What you need to do:
Reproduce all of the data word for word.
►
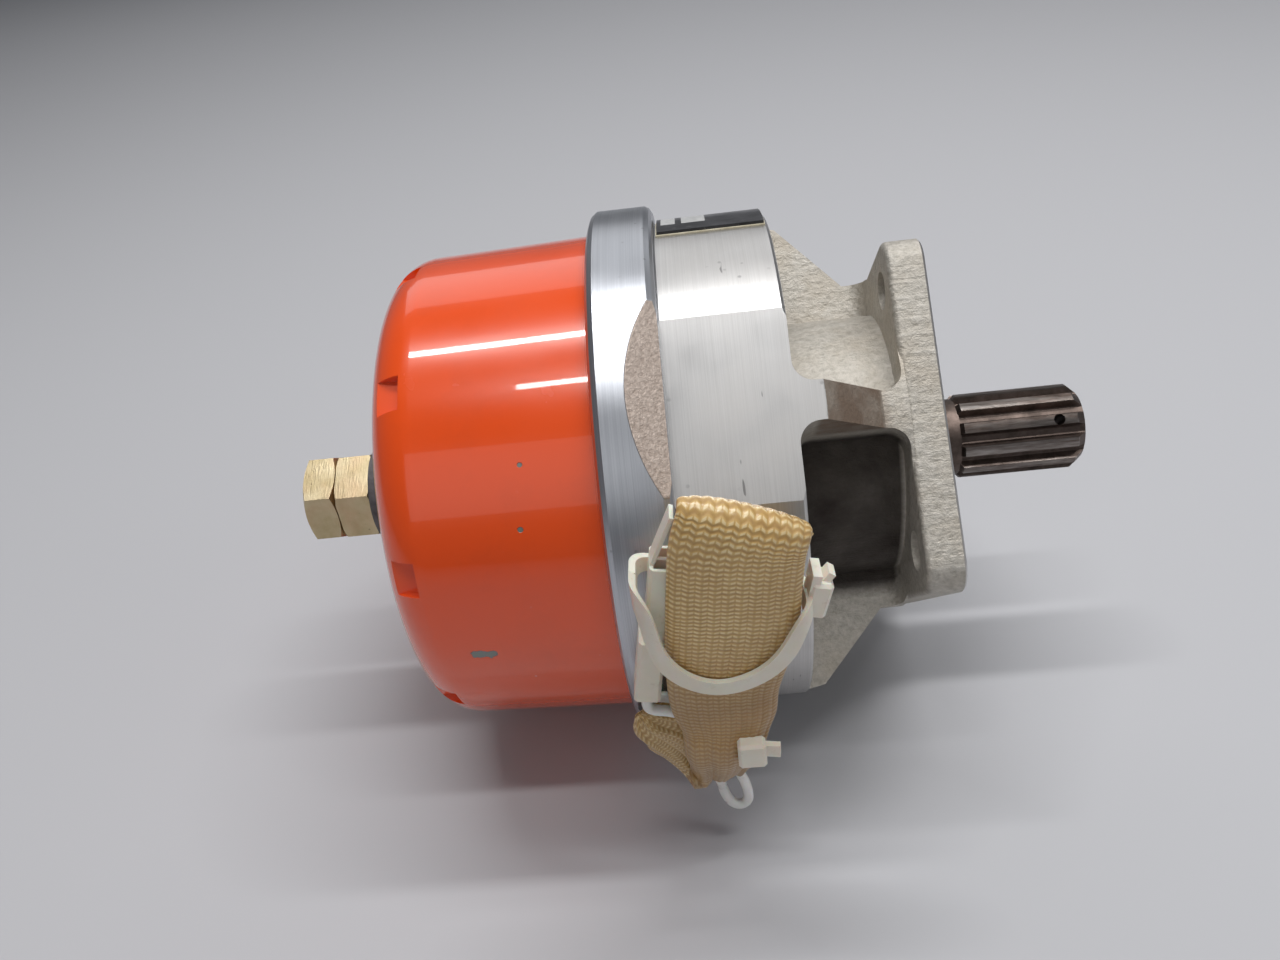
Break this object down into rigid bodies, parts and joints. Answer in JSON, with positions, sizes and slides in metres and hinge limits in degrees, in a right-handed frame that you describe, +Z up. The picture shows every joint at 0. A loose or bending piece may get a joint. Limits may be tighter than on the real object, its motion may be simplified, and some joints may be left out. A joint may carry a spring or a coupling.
{
  "type": "vacuum pump",
  "caption": "Shaft-driven dry vane vacuum pump with a square mounting flange, splined drive, internal electric clutch, cup cover and tied electrical lead",
  "frame": {"origin": "centre of the flange's mounting face, on the shaft line", "axes": "+X along the shaft out of the splined drive end, +Z up when it lies as in the picture, -Y towards the side with the lead"},
  "size_m": [0.1457, 0.1072, 0.0966],
  "materials": {
    "cast_aluminium": "sand-cast with machined body",
    "ring_aluminium": "fine turned",
    "orange_enamel": "gloss enamel",
    "dark_washer": "bonded seal",
    "yellow_zinc": "yellow passivated",
    "plate_face": "black anodised with silver fields",
    "adhesive": "thin film",
    "spline_steel": "dark oxide, worn",
    "bearing_steel": "ground",
    "plain_steel": "machined",
    "seal_rubber": "moulded",
    "copper_winding": "enamelled wire",
    "potting": "epoxy",
    "spring_steel": "rolled strip",
    "carbon": "graphite",
    "inner_aluminium": "machined",
    "bronze_screen": "sintered",
    "black_screw": "black oxide",
    "lead_rubber": "moulded",
    "teal_screw": "passivated",
    "braid": "varnished woven sleeve",
    "wire_white": "extruded insulation",
    "nylon": "natural nylon",
    "tin_contact": "plated"
  },
  "bodies": {
    "casing": {"drive_housing": "cast_aluminium", "ring_plate": "ring_aluminium", "exhaust_screen": "bronze_screen", "cup_cover": "orange_enamel", "cup_seal": "seal_rubber", "seal_washer": "dark_washer", "port_washer": "dark_washer", "port_fitting": "yellow_zinc", "port_cap": "yellow_zinc", "plate_adhesive": "adhesive", "nameplate": "plate_face", "oil_seal_case": "plain_steel", "oil_seal_lip": "seal_rubber", "bore_clip": "spring_steel", "drive_bearing_outers": "bearing_steel", "drive_bearing_balls": "bearing_steel", "bearing_spacer": "plain_steel", "field_shell": "plain_steel", "field_screws": "black_screw", "field_winding": "copper_winding", "field_potting": "potting", "pump_bearing_outers": "bearing_steel", "pump_bearing_balls": "bearing_steel", "cam_ring": "inner_aluminium", "rear_plate": "inner_aluminium", "tie_screws": "black_screw", "dowel_pins": "bearing_steel", "bearing_cap": "inner_aluminium", "cap_screws": "black_screw", "ring_screws": "black_screw", "lead_gland": "lead_rubber", "earth_screw": "teal_screw", "inner_leads": "wire_white", "lead_sleeve": "braid", "lead_wires": "wire_white", "plug_housing": "nylon", "plug_contacts": "tin_contact", "tie_upper": "nylon", "tie_lower": "nylon"},
    "drive_line": {"drive_shaft": "spline_steel", "drive_bearing_inners": "bearing_steel", "inner_spacer": "plain_steel", "clutch_disc": "plain_steel", "disc_clip": "spring_steel"},
    "pump_line": {"pump_shaft": "bearing_steel", "rotor_key": "plain_steel", "pump_bearing_inners": "bearing_steel", "rotor": "carbon", "clutch_hub": "plain_steel", "hub_rivets": "plain_steel", "clutch_straps": "spring_steel"},
    "armature": {"armature_plate": "plain_steel", "armature_rivets": "plain_steel"},
    "vane_1": {"vane_1": "carbon"},
    "vane_2": {"vane_2": "carbon"},
    "vane_3": {"vane_3": "carbon"},
    "vane_4": {"vane_4": "carbon"},
    "vane_5": {"vane_5": "carbon"},
    "vane_6": {"vane_6": "carbon"}
  },
  "joints": [
    {"name": "drive_spin", "type": "hinge", "parent": "casing", "child": "drive_line", "pos_m": [0, 0, 0], "axis": [1, 0, 0], "continuous": true},
    {"name": "pump_spin", "type": "hinge", "parent": "casing", "child": "pump_line", "pos_m": [-0.07, 0, 0], "axis": [1, 0, 0], "continuous": true},
    {"name": "armature_pull_in", "type": "slide", "parent": "pump_line", "child": "armature", "axis": [1, 0, 0], "range_m": [0, 0.00045]},
    {"name": "vane_1_slide", "type": "slide", "parent": "pump_line", "child": "vane_1", "axis": [0, -1, 0], "range_m": [0, 0.00015]},
    {"name": "vane_2_slide", "type": "slide", "parent": "pump_line", "child": "vane_2", "axis": [0, -0.5, 0.866], "range_m": [0, 0.00338]},
    {"name": "vane_3_slide", "type": "slide", "parent": "pump_line", "child": "vane_3", "axis": [0, 0.5, 0.866], "range_m": [0, 0.00143]},
    {"name": "vane_4_slide", "type": "slide", "parent": "pump_line", "child": "vane_4", "axis": [0, 1, 0], "range_m": [0, 0.00015]},
    {"name": "vane_5_slide", "type": "slide", "parent": "pump_line", "child": "vane_5", "axis": [0, 0.5, -0.866], "range_m": [0, 0.00338]},
    {"name": "vane_6_slide", "type": "slide", "parent": "pump_line", "child": "vane_6", "axis": [0, -0.5, -0.866], "range_m": [0, 0.00143]}
  ]
}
◄
Task response:
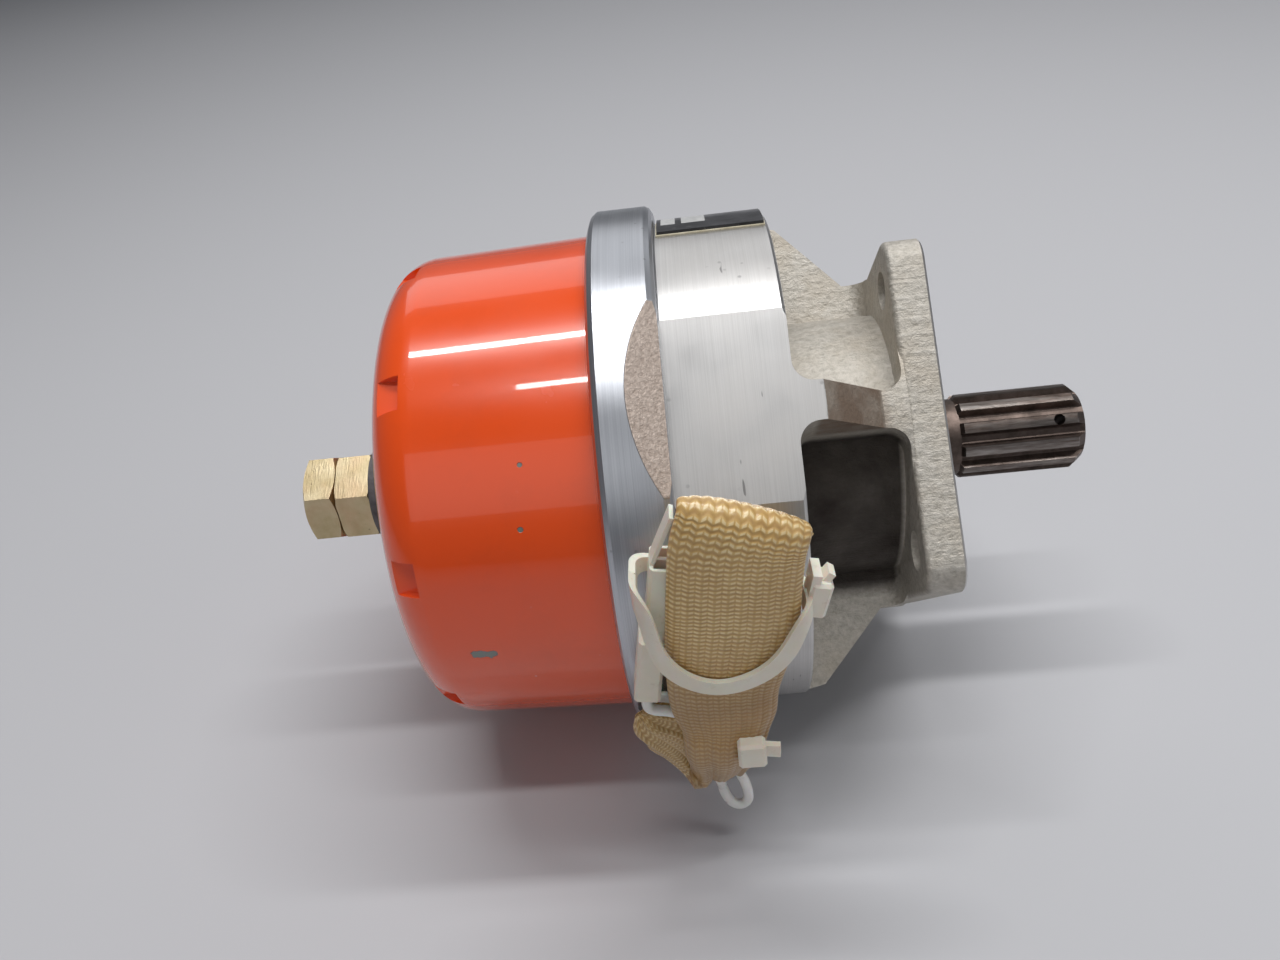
Break this object down into rigid bodies, parts and joints. Answer in JSON, with positions, sizes and slides in metres and hinge limits in degrees, in a right-handed frame that you describe, +Z up. The picture shows every joint at 0. A loose or bending piece may get a joint. Limits may be tighter than on the real object, its motion may be simplified, and some joints may be left out. A joint may carry a spring or a coupling.
{
  "type": "vacuum pump",
  "caption": "Shaft-driven dry vane vacuum pump with a square mounting flange, splined drive, internal electric clutch, cup cover and tied electrical lead",
  "frame": {"origin": "centre of the flange's mounting face, on the shaft line", "axes": "+X along the shaft out of the splined drive end, +Z up when it lies as in the picture, -Y towards the side with the lead"},
  "size_m": [0.1457, 0.1072, 0.0966],
  "materials": {
    "cast_aluminium": "sand-cast with machined body",
    "ring_aluminium": "fine turned",
    "orange_enamel": "gloss enamel",
    "dark_washer": "bonded seal",
    "yellow_zinc": "yellow passivated",
    "plate_face": "black anodised with silver fields",
    "adhesive": "thin film",
    "spline_steel": "dark oxide, worn",
    "bearing_steel": "ground",
    "plain_steel": "machined",
    "seal_rubber": "moulded",
    "copper_winding": "enamelled wire",
    "potting": "epoxy",
    "spring_steel": "rolled strip",
    "carbon": "graphite",
    "inner_aluminium": "machined",
    "bronze_screen": "sintered",
    "black_screw": "black oxide",
    "lead_rubber": "moulded",
    "teal_screw": "passivated",
    "braid": "varnished woven sleeve",
    "wire_white": "extruded insulation",
    "nylon": "natural nylon",
    "tin_contact": "plated"
  },
  "bodies": {
    "casing": {"drive_housing": "cast_aluminium", "ring_plate": "ring_aluminium", "exhaust_screen": "bronze_screen", "cup_cover": "orange_enamel", "cup_seal": "seal_rubber", "seal_washer": "dark_washer", "port_washer": "dark_washer", "port_fitting": "yellow_zinc", "port_cap": "yellow_zinc", "plate_adhesive": "adhesive", "nameplate": "plate_face", "oil_seal_case": "plain_steel", "oil_seal_lip": "seal_rubber", "bore_clip": "spring_steel", "drive_bearing_outers": "bearing_steel", "drive_bearing_balls": "bearing_steel", "bearing_spacer": "plain_steel", "field_shell": "plain_steel", "field_screws": "black_screw", "field_winding": "copper_winding", "field_potting": "potting", "pump_bearing_outers": "bearing_steel", "pump_bearing_balls": "bearing_steel", "cam_ring": "inner_aluminium", "rear_plate": "inner_aluminium", "tie_screws": "black_screw", "dowel_pins": "bearing_steel", "bearing_cap": "inner_aluminium", "cap_screws": "black_screw", "ring_screws": "black_screw", "lead_gland": "lead_rubber", "earth_screw": "teal_screw", "inner_leads": "wire_white", "lead_sleeve": "braid", "lead_wires": "wire_white", "plug_housing": "nylon", "plug_contacts": "tin_contact", "tie_upper": "nylon", "tie_lower": "nylon"},
    "drive_line": {"drive_shaft": "spline_steel", "drive_bearing_inners": "bearing_steel", "inner_spacer": "plain_steel", "clutch_disc": "plain_steel", "disc_clip": "spring_steel"},
    "pump_line": {"pump_shaft": "bearing_steel", "rotor_key": "plain_steel", "pump_bearing_inners": "bearing_steel", "rotor": "carbon", "clutch_hub": "plain_steel", "hub_rivets": "plain_steel", "clutch_straps": "spring_steel"},
    "armature": {"armature_plate": "plain_steel", "armature_rivets": "plain_steel"},
    "vane_1": {"vane_1": "carbon"},
    "vane_2": {"vane_2": "carbon"},
    "vane_3": {"vane_3": "carbon"},
    "vane_4": {"vane_4": "carbon"},
    "vane_5": {"vane_5": "carbon"},
    "vane_6": {"vane_6": "carbon"}
  },
  "joints": [
    {"name": "drive_spin", "type": "hinge", "parent": "casing", "child": "drive_line", "pos_m": [0, 0, 0], "axis": [1, 0, 0], "continuous": true},
    {"name": "pump_spin", "type": "hinge", "parent": "casing", "child": "pump_line", "pos_m": [-0.07, 0, 0], "axis": [1, 0, 0], "continuous": true},
    {"name": "armature_pull_in", "type": "slide", "parent": "pump_line", "child": "armature", "axis": [1, 0, 0], "range_m": [0, 0.00045]},
    {"name": "vane_1_slide", "type": "slide", "parent": "pump_line", "child": "vane_1", "axis": [0, -1, 0], "range_m": [0, 0.00015]},
    {"name": "vane_2_slide", "type": "slide", "parent": "pump_line", "child": "vane_2", "axis": [0, -0.5, 0.866], "range_m": [0, 0.00338]},
    {"name": "vane_3_slide", "type": "slide", "parent": "pump_line", "child": "vane_3", "axis": [0, 0.5, 0.866], "range_m": [0, 0.00143]},
    {"name": "vane_4_slide", "type": "slide", "parent": "pump_line", "child": "vane_4", "axis": [0, 1, 0], "range_m": [0, 0.00015]},
    {"name": "vane_5_slide", "type": "slide", "parent": "pump_line", "child": "vane_5", "axis": [0, 0.5, -0.866], "range_m": [0, 0.00338]},
    {"name": "vane_6_slide", "type": "slide", "parent": "pump_line", "child": "vane_6", "axis": [0, -0.5, -0.866], "range_m": [0, 0.00143]}
  ]
}